____ DATASET CONTENT

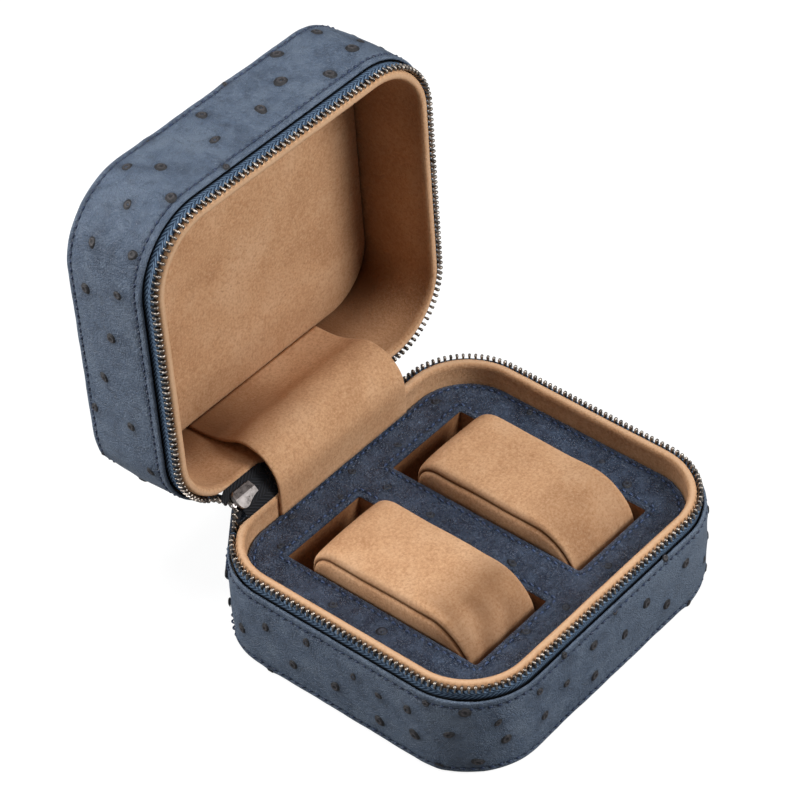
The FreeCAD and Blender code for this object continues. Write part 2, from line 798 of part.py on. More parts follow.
def slider():
    """Two plates joined by the divider, with guide edges that leave a slot for the tape."""
    parts = []
    shoulder = S["slider_width"] / 2
    tail_half = S["slider_tail_width"] / 2
    round_x = slider_nose + shoulder
    for tag, near in (("inner", chain_line - plate_outer), ("outer", chain_line + plate_inner)):
        parts.append(disc("slider_%s_round" % tag, round_x, near, parting_height, shoulder, S["plate_thick"]))
        low = (round_x, near, parting_height - tail_half)
        size = (slider_tail - round_x, S["plate_thick"], tail_half * 2)
        parts.append(block("slider_%s_tail" % tag, low, size))
    post_low = chain_line - plate_inner
    parts.append(disc("slider_post", post_x, post_low, parting_height, S["post_radius"], plate_inner * 2))
    flange_depth = plate_inner - S["tape_slot"] / 2
    for tag, near in (("inner", chain_line - plate_inner), ("outer", chain_line + S["tape_slot"] / 2)):
        for side, z in (("lower", -tail_half), ("upper", tail_half - S["flange_thick"])):
            low = (slider_tail - S["flange_length"], near, parting_height + z)
            size = (S["flange_length"], flange_depth, S["flange_thick"])
            parts.append(block("slider_flange_%s_%s" % (tag, side), low, size))
    fuse = doc.addObject("Part::MultiFuse", "slider_fuse")
    fuse.Shapes = parts
    fuse.Refine = True
    finish(fuse, "slider_body", HALFWAY_SHARE)


def slider_crown():
    """Bridge on the outer plate that carries the pull."""
    reach = S["crown_span"] / 2 + S["crown_foot"]
    bar = doc.addObject("Part::Cylinder", "crown_bar")
    bind(bar, "Radius", S["crown_radius"])
    bind(bar, "Height", reach * 2)
    bar.setExpression(
        "Placement",
        "placement(vector(%s; %s; %s); rotation(vector(0; 1; 0); 90))"
        % ((slider_x - reach).text, crown_line.text, parting_height.text),
    )
    parts = [bar]
    foot_low = chain_line + plate_outer
    for tag, x in (("front", slider_x - reach), ("rear", slider_x + S["crown_span"] / 2)):
        low = (x, foot_low, parting_height - S["crown_radius"])
        size = (S["crown_foot"], crown_line - foot_low, S["crown_radius"] * 2)
        parts.append(block("crown_foot_" + tag, low, size))
    fuse = doc.addObject("Part::MultiFuse", "crown_fuse")
    fuse.Shapes = parts
    fuse.Refine = True
    finish(fuse, "slider_crown", HALFWAY_SHARE)


zip_tail()
slider()
slider_crown()

# Pull: it hangs from the bridge's bar, leaning to the left, drawn about the bar's middle
HANG = (
    "placement(vector(0; 0; 0); rotation(vector(1; 0; 0); (0 - %s) / 2); vector(0; %s; %s))"
    " * placement(vector(%s; %s; %s); rotation(vector(1; 0; 0); %s / 2))"
    " * placement(vector(0; 0; 0); rotation(vector(0; 1; 0); %s))"
) % (
    S["lid_open_angle"].text,
    hinge_line.text,
    parting_height.text,
    slider_x.text,
    crown_line.text,
    parting_height.text,
    S["lid_open_angle"].text,
    S["pull_lean"].text,
)
ring_middle = S["ring_radius"] - S["ring_wire"] - S["ring_play"] - S["crown_radius"]
eyelet_depth = ring_middle + S["ring_radius"]


def pull_pieces():
    """Wire ring, leather pull with a metal eyelet."""
    ring_item = doc.addObject("Part::Torus", "pull_ring_torus")
    bind(ring_item, "Radius1", S["ring_radius"])
    bind(ring_item, "Radius2", S["ring_wire"])
    ring_item.setExpression(
        "Placement",
        HANG + " * placement(vector(0; 0; %s); rotation(vector(0; 1; 0); 90))" % (-ring_middle).text,
    )
    finish(ring_item, "pull_ring")
    tab = new_body("pull_tab")
    sketch = new_sketch(tab, "pull_tab_outline", ZERO, "XZ_Plane")
    middle = eyelet_depth - S["tab_shoulder"] + S["tab_length"] / 2
    bind(sketch, "AttachmentOffset.Base.y", -middle)
    draw_round_outline(sketch, "tab", S["tab_width"], S["tab_length"], S["tab_corner"])
    leather = pad(tab, sketch, "pull_tab_pad", S["tab_thick"])
    leather.Midplane = True
    bore = S["eyelet_hole"] + S["eyelet_wall"]
    hole = new_sketch(tab, "pull_tab_bore", ZERO, "XZ_Plane")
    draw_circle(hole, "bore", ZERO, -eyelet_depth, bore)
    cut = pocket(tab, hole, "pull_tab_cut")
    cut.Midplane = True
    tab.setExpression("Placement", HANG)
    finish(tab, "pull_tab")
    eyelet = new_body("pull_eyelet")
    sketch = new_sketch(eyelet, "pull_eyelet_outline", ZERO, "XZ_Plane")
    draw_circle(sketch, "outer", ZERO, -eyelet_depth, bore)
    draw_circle(sketch, "inner", ZERO, -eyelet_depth, S["eyelet_hole"])
    metal = pad(eyelet, sketch, "pull_eyelet_pad", S["tab_thick"] + S["eyelet_proud"] * 2)
    metal.Midplane = True
    eyelet.setExpression("Placement", HANG)
    finish(eyelet, "pull_eyelet")


pull_pieces()


# Leather and suede that cross the hinge
def bent_strip(start, heading, steps, thick, width):
    """Strip of even thickness along lines and arcs in the Y-Z plane, spread along X.

    A step is ("line", length) or ("bend", radius, angle): a positive angle turns to +Y.
    """
    edges = {-1: [], 1: []}
    first = {}
    last = {}
    point = start
    for step in steps:
        left = Vector(0, -heading.z, heading.y)
        if step[0] == "line":
            onward = point + heading * step[1]
            for side in edges:
                shift = left * (thick / 2 * side)
                edges[side].append(Part.LineSegment(point + shift, onward + shift).toShape())
                first.setdefault(side, point + shift)
                last[side] = onward + shift
            point = onward
            continue
        radius, angle = step[1], step[2]
        inward = -left if angle > 0 else left
        centre = point + inward * radius
        for side in edges:
            shift = left * (thick / 2 * side)
            spots = [centre + turn_about_x(point + shift - centre, angle * share) for share in (0, 0.5, 1)]
            edges[side].append(Part.Arc(*spots).toShape())
            first.setdefault(side, spots[0])
            last[side] = spots[2]
        point = centre + turn_about_x(point - centre, angle)
        heading = turn_about_x(heading, angle)
    caps = [
        Part.LineSegment(first[-1], first[1]).toShape(),
        Part.LineSegment(last[-1], last[1]).toShape(),
    ]
    outline = Part.Wire(Part.__sortEdges__(edges[-1] + edges[1] + caps))
    strip = Part.Face(outline).extrude(Vector(width, 0, 0))
    strip.translate(Vector(-width / 2, 0, 0))
    return strip


def turn_about_x(arrow, angle):
    """Turn a vector from +Z towards +Y."""
    c = math.cos(angle)
    s = math.sin(angle)
    return Vector(arrow.x, c * arrow.y + s * arrow.z, c * arrow.z - s * arrow.y)


def flap_and_spine():
    """Suede flap inside the hinge and the leather hinge outside it."""
    opening = math.radians(S["lid_open_angle"].value)
    thick = S["flap_thick"].value
    play = S["flap_play"].value
    first_bend = S["flap_bend"].value
    second_bend = S["flap_dip"].value
    back_face = (half_depth - lining_face).value
    start = Vector(0, back_face - play - thick / 2, S["insert_height"].value + play)
    pad_face = (shut_height - floor_top - S["lid_pad_thick"]).value
    shut_end = Vector(0, back_face - play - thick / 2, pad_face - play)
    end = HINGE_POINT + turn_about_x(shut_end - HINGE_POINT, opening)
    rise = S["flap_rise"].value
    top = start + Vector(0, 0, rise)
    across = Vector(0, -math.cos(opening), math.sin(opening))
    centre = top + Vector(0, first_bend, 0)
    lift = (end - centre).dot(across)
    ease = math.acos((lift + second_bend) / (first_bend + second_bend))
    fold = opening + ease
    up = Vector(0, 0, 1)
    turned = centre + turn_about_x(top - centre, fold)
    side = turn_about_x(Vector(0, -1, 0), fold)
    joined = turned + (side - across) * second_bend
    run_out = (end - joined).dot(turn_about_x(up, opening))
    steps = [("line", rise), ("bend", first_bend, fold), ("bend", second_bend, -ease), ("line", run_out)]
    flap = doc.addObject("Part::Feature", "inner_flap_shape")
    flap.Shape = bent_strip(start, up, steps, thick, S["flap_width"].value)
    finish(flap, "inner_flap")
    print("inner flap flat length", round(rise + first_bend * fold + second_bend * ease + run_out, 2))
    thick = S["spine_thick"].value
    half_gap = S["zip_gap"].value / 2
    radius = half_gap / math.tan(opening / 2) + S["hinge_offset"].value - thick / 2
    lap = S["spine_lap"].value
    low = Vector(0, half_depth.value + thick / 2, S["base_wall_height"].value - lap)
    steps = [("line", lap), ("bend", radius, opening), ("line", lap)]
    spine = doc.addObject("Part::Feature", "spine_leather_shape")
    spine.Shape = bent_strip(low, up, steps, thick, S["spine_width"].value)
    finish(spine, "spine_leather")
    print("spine leather flat length", round(2 * lap + radius * opening, 2))


flap_and_spine()
doc.recompute()

# Every object and every finished piece is sound before anything is written
for item in doc.Objects:
    faults = [word for word in item.State if word in ("Invalid", "Error")]
    if faults:
        raise RuntimeError("%s is %s" % (item.Name, faults))
for item in finished:
    shape = item.Shape
    if shape.isNull() or not shape.isValid() or not shape.Solids:
        raise RuntimeError("%s has no sound shape" % item.Label)

os.makedirs("parts", exist_ok=True)
for item in finished:
    item.Shape.exportStep(os.path.join("parts", item.Label + ".step"))
    print("%-24s solids %3d  volume %9.1f" % (item.Label, len(item.Shape.Solids), item.Shape.Volume))
print(len(finished), "pieces; shut height", shut_height.value)
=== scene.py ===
"""A zipped travel case for two watches: blue quill leather outside, tan suede inside."""
import json
import math
import random

import bmesh
import bpy
from mathutils import Matrix, Vector, geometry, kdtree, noise
from mathutils.bvhtree import BVHTree


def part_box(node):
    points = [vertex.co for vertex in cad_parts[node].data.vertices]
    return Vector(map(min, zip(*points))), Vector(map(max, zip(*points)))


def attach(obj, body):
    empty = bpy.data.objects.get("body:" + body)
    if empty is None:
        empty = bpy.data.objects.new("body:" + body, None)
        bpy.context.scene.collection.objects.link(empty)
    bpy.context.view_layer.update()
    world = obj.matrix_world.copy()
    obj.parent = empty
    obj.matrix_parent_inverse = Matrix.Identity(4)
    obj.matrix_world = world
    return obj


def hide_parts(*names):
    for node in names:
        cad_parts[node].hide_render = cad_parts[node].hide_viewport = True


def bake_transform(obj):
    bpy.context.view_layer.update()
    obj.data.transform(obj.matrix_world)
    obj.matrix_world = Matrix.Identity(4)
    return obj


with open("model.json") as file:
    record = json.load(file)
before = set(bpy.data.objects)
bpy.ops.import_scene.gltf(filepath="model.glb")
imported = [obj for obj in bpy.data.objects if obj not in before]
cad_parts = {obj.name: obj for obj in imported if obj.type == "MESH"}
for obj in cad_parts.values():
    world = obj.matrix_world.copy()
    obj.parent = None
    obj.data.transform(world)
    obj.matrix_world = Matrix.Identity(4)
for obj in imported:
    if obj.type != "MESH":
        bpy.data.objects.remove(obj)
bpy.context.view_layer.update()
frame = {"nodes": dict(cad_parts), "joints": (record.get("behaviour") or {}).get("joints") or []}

MM = 0.001


def box_mm(node):
    """The corners of a frame piece's box, in millimetres."""
    low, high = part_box(node)
    return low / MM, high / MM


# Sizes of the case, in millimetres, read from the frame
WALL_TOP = box_mm("base_leather_wall")[1]
HALF_WIDTH = WALL_TOP.x
HALF_DEPTH = WALL_TOP.y
BASE_LIP = box_mm("base_leather_welt")[1].z
TAPE_LOW, TAPE_HIGH = box_mm("base_zip_tape")
LINING_LOW, LINING_HIGH = box_mm("base_lining_wall")
INSERT_LOW, INSERT_HIGH = box_mm("insert_leather")
HINGE = next(joint for joint in frame["joints"] if joint["name"] == "lid_hinge")
HINGE_POINT = Vector(HINGE["pos_m"]) / MM
OPENING = math.radians(HINGE["range_deg"][1])

# Sizes that the frame doesn't show, in millimetres
CORNER = 27.0
TAPE_THICK = 0.7
CHAIN_INSET = 2.1
CHAIN_RIGHT = 33.0
CHAIN_LEFT = 52.0
TOOTH_PITCH = 2.12
STOP_LENGTH = 2.0
LINING_THICK = 3.0
LID_FLOOR_LIFT = 0.5
STITCH_PITCH = 3.0
STITCH_LENGTH = 2.1
THREAD_RADIUS = 0.38
QUILL_RADIUS = 1.8
LID_PAD_LOW = 3.7
LID_PAD_TOP = 7.7

# Directions when the case lies shut
ACROSS = Vector((1, 0, 0))
BACKWARDS = Vector((0, 1, 0))
UP = Vector((0, 0, 1))

# The middles of the round corners, and how far in from the walls each layer stands
CORE_X = HALF_WIDTH - CORNER
CORE_Y = HALF_DEPTH - CORNER
TAPE_INSET = HALF_WIDTH - TAPE_HIGH.x
LINING_INSET = HALF_WIDTH - LINING_HIGH.x
INSERT_INSET = HALF_WIDTH - INSERT_HIGH.x

HINGE_MOVE = Matrix.Translation(HINGE_POINT)
MIRROR = HINGE_MOVE @ Matrix.Diagonal((1, 1, -1, 1)) @ HINGE_MOVE.inverted()


def turned_open(angle):
    """The turn of the lid about the hinge line, from shut."""
    return HINGE_MOVE @ Matrix.Rotation(-angle, 4, "X") @ HINGE_MOVE.inverted()


class Half:
    """One half of the case. Both are drawn as the base, and the lid is its mirror image, swung open."""

    def __init__(self, name, matrix, floor):
        self.name = name
        self.matrix = matrix
        self.floor = floor


BASE = Half("base", Matrix.Identity(4), 0.0)
LID = Half("lid", turned_open(OPENING) @ MIRROR, LID_FLOOR_LIFT)
# The turn of what lies between the two halves
HALF_OPEN = turned_open(OPENING / 2)

# The camera of the photograph
CAMERA_TARGET = Vector((30.92, 54.26, 33.5))
CAMERA_AZIMUTH = math.radians(-48.5)
CAMERA_ELEVATION = math.radians(42.2)
CAMERA_ROLL = math.radians(-2.41)
CAMERA_DISTANCE = 1131.0
PHOTO_SIZE = 800
FOCAL_PIXELS = 3370.4
SENSOR = 36.0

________

# WHAT THE TASK REQUIRES
Will you return exactly the lines above from the one with "# Every object" down to the one with "for node in", counting both as part of the range?

# FINISHED ANSWER
# Every object and every finished piece is sound before anything is written
for item in doc.Objects:
    faults = [word for word in item.State if word in ("Invalid", "Error")]
    if faults:
        raise RuntimeError("%s is %s" % (item.Name, faults))
for item in finished:
    shape = item.Shape
    if shape.isNull() or not shape.isValid() or not shape.Solids:
        raise RuntimeError("%s has no sound shape" % item.Label)

os.makedirs("parts", exist_ok=True)
for item in finished:
    item.Shape.exportStep(os.path.join("parts", item.Label + ".step"))
    print("%-24s solids %3d  volume %9.1f" % (item.Label, len(item.Shape.Solids), item.Shape.Volume))
print(len(finished), "pieces; shut height", shut_height.value)
=== scene.py ===
"""A zipped travel case for two watches: blue quill leather outside, tan suede inside."""
import json
import math
import random

import bmesh
import bpy
from mathutils import Matrix, Vector, geometry, kdtree, noise
from mathutils.bvhtree import BVHTree


def part_box(node):
    points = [vertex.co for vertex in cad_parts[node].data.vertices]
    return Vector(map(min, zip(*points))), Vector(map(max, zip(*points)))


def attach(obj, body):
    empty = bpy.data.objects.get("body:" + body)
    if empty is None:
        empty = bpy.data.objects.new("body:" + body, None)
        bpy.context.scene.collection.objects.link(empty)
    bpy.context.view_layer.update()
    world = obj.matrix_world.copy()
    obj.parent = empty
    obj.matrix_parent_inverse = Matrix.Identity(4)
    obj.matrix_world = world
    return obj


def hide_parts(*names):
    for node in names:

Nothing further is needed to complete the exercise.